Nowhere is this more evident than on the football field. Urlacher is one of the few Bears who hasn't watched film of the team's playoff loss to Carolina last season. He's seen some isolated plays selected by coaches, but has never popped in the tape himself because he finds it so gutwrenching. And he's sworn that this season, the team will take care of its unfinished business. "I want to win it all," Urlacher says. "It's what everything we do is about—the work and the fun stuff. It's about getting the ring. It's about winning."

As Urlacher speaks, he is in the process of putting several hundred dollars into Harris' gleeful palm. The two are at a bowling alley in suburban Chicago with a dozen other members of the D. Bowling was Urlacher's idea, but it is not going the way he planned. First Brown, and now Harris, have come up with better scores than his, and as the day wears on, his booming laugh and jack-o'-lantern smile become scarce.

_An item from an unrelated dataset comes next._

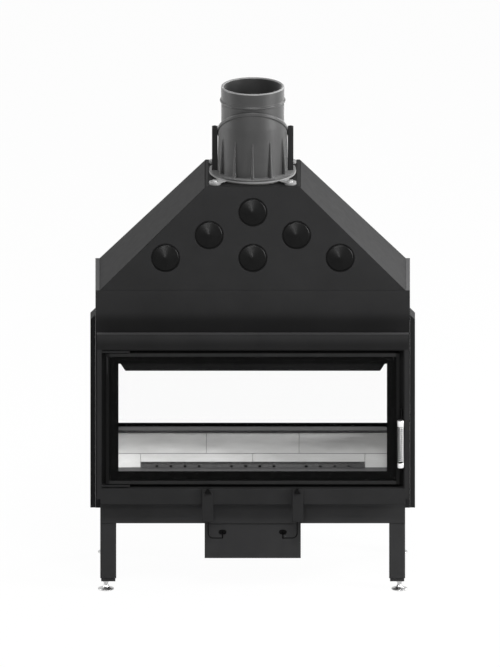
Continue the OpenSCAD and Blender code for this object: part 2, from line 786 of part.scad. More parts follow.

By the time the afternoon is over, Urlacher is down to nearly monosyllabic sentences. He grunts a good-bye to a few players, leaving Harris to cackle over the day's winnings. Still, it may be Urlacher who has the last laugh. As Harris and Brown are bowling a few frames just for fun, the lights on the lanes suddenly click off. Harris swears it's Urlacher who, on his way out, must have told the manager to shut them down. "Yeah, we're going to have to get him back for that," Brown says, with a smile that must still show up in the nightmares of some substitute teacher he had in high school. "Just wait. It's on."

Indeed it is. Let the playbooks fall where they may.